Short exercise:
The listing beneath should be written out in full, exactly as shown.

Raw data:

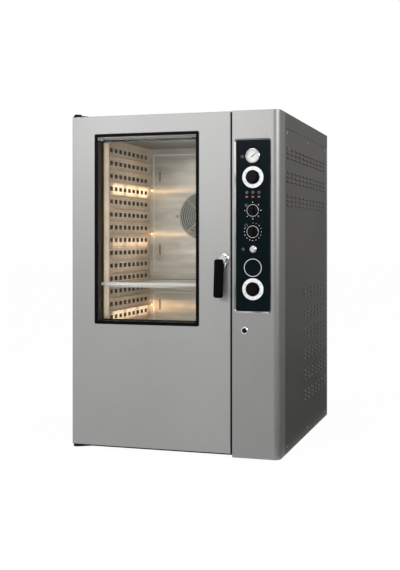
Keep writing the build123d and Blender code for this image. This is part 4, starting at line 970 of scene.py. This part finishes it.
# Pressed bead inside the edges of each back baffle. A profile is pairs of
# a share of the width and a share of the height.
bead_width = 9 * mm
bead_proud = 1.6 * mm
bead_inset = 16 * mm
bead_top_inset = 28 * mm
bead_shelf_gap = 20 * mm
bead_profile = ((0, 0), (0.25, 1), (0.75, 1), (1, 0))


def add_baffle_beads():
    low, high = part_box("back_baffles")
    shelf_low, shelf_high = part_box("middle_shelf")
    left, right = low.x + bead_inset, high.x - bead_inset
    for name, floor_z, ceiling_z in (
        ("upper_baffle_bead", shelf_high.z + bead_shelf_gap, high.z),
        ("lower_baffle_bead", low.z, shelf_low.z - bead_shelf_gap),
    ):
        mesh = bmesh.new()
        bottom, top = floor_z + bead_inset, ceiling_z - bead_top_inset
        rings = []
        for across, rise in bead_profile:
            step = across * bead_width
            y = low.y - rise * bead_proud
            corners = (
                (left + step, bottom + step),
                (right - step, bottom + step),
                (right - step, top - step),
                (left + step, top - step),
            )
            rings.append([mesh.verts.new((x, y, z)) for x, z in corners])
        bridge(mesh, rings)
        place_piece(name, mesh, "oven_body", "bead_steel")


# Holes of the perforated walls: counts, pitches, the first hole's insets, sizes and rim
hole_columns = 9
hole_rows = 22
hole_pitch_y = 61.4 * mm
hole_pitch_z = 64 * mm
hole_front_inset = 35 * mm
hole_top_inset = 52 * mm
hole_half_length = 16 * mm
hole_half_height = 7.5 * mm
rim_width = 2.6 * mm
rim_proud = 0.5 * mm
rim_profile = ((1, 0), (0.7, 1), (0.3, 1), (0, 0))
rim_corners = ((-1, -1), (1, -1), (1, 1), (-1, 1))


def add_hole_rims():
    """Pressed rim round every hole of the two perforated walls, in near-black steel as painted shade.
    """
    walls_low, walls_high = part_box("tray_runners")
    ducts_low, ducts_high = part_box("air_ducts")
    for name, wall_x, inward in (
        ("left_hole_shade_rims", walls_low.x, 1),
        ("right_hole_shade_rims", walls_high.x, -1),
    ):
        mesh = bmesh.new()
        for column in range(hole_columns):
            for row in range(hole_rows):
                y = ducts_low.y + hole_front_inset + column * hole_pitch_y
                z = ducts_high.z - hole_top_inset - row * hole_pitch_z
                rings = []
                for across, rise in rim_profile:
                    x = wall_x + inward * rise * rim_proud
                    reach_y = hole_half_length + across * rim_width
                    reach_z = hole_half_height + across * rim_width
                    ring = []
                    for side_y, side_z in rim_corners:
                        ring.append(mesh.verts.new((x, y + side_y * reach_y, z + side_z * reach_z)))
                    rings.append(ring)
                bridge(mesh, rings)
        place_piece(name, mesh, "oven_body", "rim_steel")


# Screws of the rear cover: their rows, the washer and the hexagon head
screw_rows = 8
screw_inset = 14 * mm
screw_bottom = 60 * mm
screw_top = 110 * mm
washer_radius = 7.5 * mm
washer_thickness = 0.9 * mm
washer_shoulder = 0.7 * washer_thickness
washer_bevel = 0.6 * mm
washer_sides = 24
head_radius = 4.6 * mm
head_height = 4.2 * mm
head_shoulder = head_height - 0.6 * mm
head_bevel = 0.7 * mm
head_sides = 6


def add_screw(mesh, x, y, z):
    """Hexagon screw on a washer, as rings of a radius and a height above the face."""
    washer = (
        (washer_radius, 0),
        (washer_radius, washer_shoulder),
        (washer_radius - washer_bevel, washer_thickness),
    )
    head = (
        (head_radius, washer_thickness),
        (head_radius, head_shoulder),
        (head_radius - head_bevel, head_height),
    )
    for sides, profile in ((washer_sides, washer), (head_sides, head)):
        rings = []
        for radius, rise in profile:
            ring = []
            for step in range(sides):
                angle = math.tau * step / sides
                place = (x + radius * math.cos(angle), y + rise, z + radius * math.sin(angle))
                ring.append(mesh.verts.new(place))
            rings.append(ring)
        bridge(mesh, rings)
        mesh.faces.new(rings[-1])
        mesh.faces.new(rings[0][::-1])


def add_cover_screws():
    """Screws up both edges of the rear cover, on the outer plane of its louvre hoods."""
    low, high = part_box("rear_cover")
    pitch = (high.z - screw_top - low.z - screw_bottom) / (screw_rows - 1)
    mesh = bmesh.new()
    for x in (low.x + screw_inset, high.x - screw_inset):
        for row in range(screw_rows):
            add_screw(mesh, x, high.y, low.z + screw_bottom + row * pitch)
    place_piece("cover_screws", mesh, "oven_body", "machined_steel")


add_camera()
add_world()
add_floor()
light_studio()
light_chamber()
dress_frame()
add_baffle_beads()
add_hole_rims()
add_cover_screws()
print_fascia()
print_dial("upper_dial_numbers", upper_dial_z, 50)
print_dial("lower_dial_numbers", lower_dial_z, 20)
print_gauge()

Complete output:
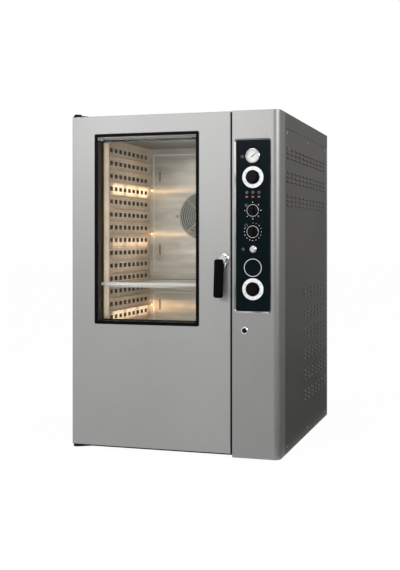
Keep writing the build123d and Blender code for this image. This is part 4, starting at line 970 of scene.py. This part finishes it.
# Pressed bead inside the edges of each back baffle. A profile is pairs of
# a share of the width and a share of the height.
bead_width = 9 * mm
bead_proud = 1.6 * mm
bead_inset = 16 * mm
bead_top_inset = 28 * mm
bead_shelf_gap = 20 * mm
bead_profile = ((0, 0), (0.25, 1), (0.75, 1), (1, 0))


def add_baffle_beads():
    low, high = part_box("back_baffles")
    shelf_low, shelf_high = part_box("middle_shelf")
    left, right = low.x + bead_inset, high.x - bead_inset
    for name, floor_z, ceiling_z in (
        ("upper_baffle_bead", shelf_high.z + bead_shelf_gap, high.z),
        ("lower_baffle_bead", low.z, shelf_low.z - bead_shelf_gap),
    ):
        mesh = bmesh.new()
        bottom, top = floor_z + bead_inset, ceiling_z - bead_top_inset
        rings = []
        for across, rise in bead_profile:
            step = across * bead_width
            y = low.y - rise * bead_proud
            corners = (
                (left + step, bottom + step),
                (right - step, bottom + step),
                (right - step, top - step),
                (left + step, top - step),
            )
            rings.append([mesh.verts.new((x, y, z)) for x, z in corners])
        bridge(mesh, rings)
        place_piece(name, mesh, "oven_body", "bead_steel")


# Holes of the perforated walls: counts, pitches, the first hole's insets, sizes and rim
hole_columns = 9
hole_rows = 22
hole_pitch_y = 61.4 * mm
hole_pitch_z = 64 * mm
hole_front_inset = 35 * mm
hole_top_inset = 52 * mm
hole_half_length = 16 * mm
hole_half_height = 7.5 * mm
rim_width = 2.6 * mm
rim_proud = 0.5 * mm
rim_profile = ((1, 0), (0.7, 1), (0.3, 1), (0, 0))
rim_corners = ((-1, -1), (1, -1), (1, 1), (-1, 1))


def add_hole_rims():
    """Pressed rim round every hole of the two perforated walls, in near-black steel as painted shade.
    """
    walls_low, walls_high = part_box("tray_runners")
    ducts_low, ducts_high = part_box("air_ducts")
    for name, wall_x, inward in (
        ("left_hole_shade_rims", walls_low.x, 1),
        ("right_hole_shade_rims", walls_high.x, -1),
    ):
        mesh = bmesh.new()
        for column in range(hole_columns):
            for row in range(hole_rows):
                y = ducts_low.y + hole_front_inset + column * hole_pitch_y
                z = ducts_high.z - hole_top_inset - row * hole_pitch_z
                rings = []
                for across, rise in rim_profile:
                    x = wall_x + inward * rise * rim_proud
                    reach_y = hole_half_length + across * rim_width
                    reach_z = hole_half_height + across * rim_width
                    ring = []
                    for side_y, side_z in rim_corners:
                        ring.append(mesh.verts.new((x, y + side_y * reach_y, z + side_z * reach_z)))
                    rings.append(ring)
                bridge(mesh, rings)
        place_piece(name, mesh, "oven_body", "rim_steel")


# Screws of the rear cover: their rows, the washer and the hexagon head
screw_rows = 8
screw_inset = 14 * mm
screw_bottom = 60 * mm
screw_top = 110 * mm
washer_radius = 7.5 * mm
washer_thickness = 0.9 * mm
washer_shoulder = 0.7 * washer_thickness
washer_bevel = 0.6 * mm
washer_sides = 24
head_radius = 4.6 * mm
head_height = 4.2 * mm
head_shoulder = head_height - 0.6 * mm
head_bevel = 0.7 * mm
head_sides = 6


def add_screw(mesh, x, y, z):
    """Hexagon screw on a washer, as rings of a radius and a height above the face."""
    washer = (
        (washer_radius, 0),
        (washer_radius, washer_shoulder),
        (washer_radius - washer_bevel, washer_thickness),
    )
    head = (
        (head_radius, washer_thickness),
        (head_radius, head_shoulder),
        (head_radius - head_bevel, head_height),
    )
    for sides, profile in ((washer_sides, washer), (head_sides, head)):
        rings = []
        for radius, rise in profile:
            ring = []
            for step in range(sides):
                angle = math.tau * step / sides
                place = (x + radius * math.cos(angle), y + rise, z + radius * math.sin(angle))
                ring.append(mesh.verts.new(place))
            rings.append(ring)
        bridge(mesh, rings)
        mesh.faces.new(rings[-1])
        mesh.faces.new(rings[0][::-1])


def add_cover_screws():
    """Screws up both edges of the rear cover, on the outer plane of its louvre hoods."""
    low, high = part_box("rear_cover")
    pitch = (high.z - screw_top - low.z - screw_bottom) / (screw_rows - 1)
    mesh = bmesh.new()
    for x in (low.x + screw_inset, high.x - screw_inset):
        for row in range(screw_rows):
            add_screw(mesh, x, high.y, low.z + screw_bottom + row * pitch)
    place_piece("cover_screws", mesh, "oven_body", "machined_steel")


add_camera()
add_world()
add_floor()
light_studio()
light_chamber()
dress_frame()
add_baffle_beads()
add_hole_rims()
add_cover_screws()
print_fascia()
print_dial("upper_dial_numbers", upper_dial_z, 50)
print_dial("lower_dial_numbers", lower_dial_z, 20)
print_gauge()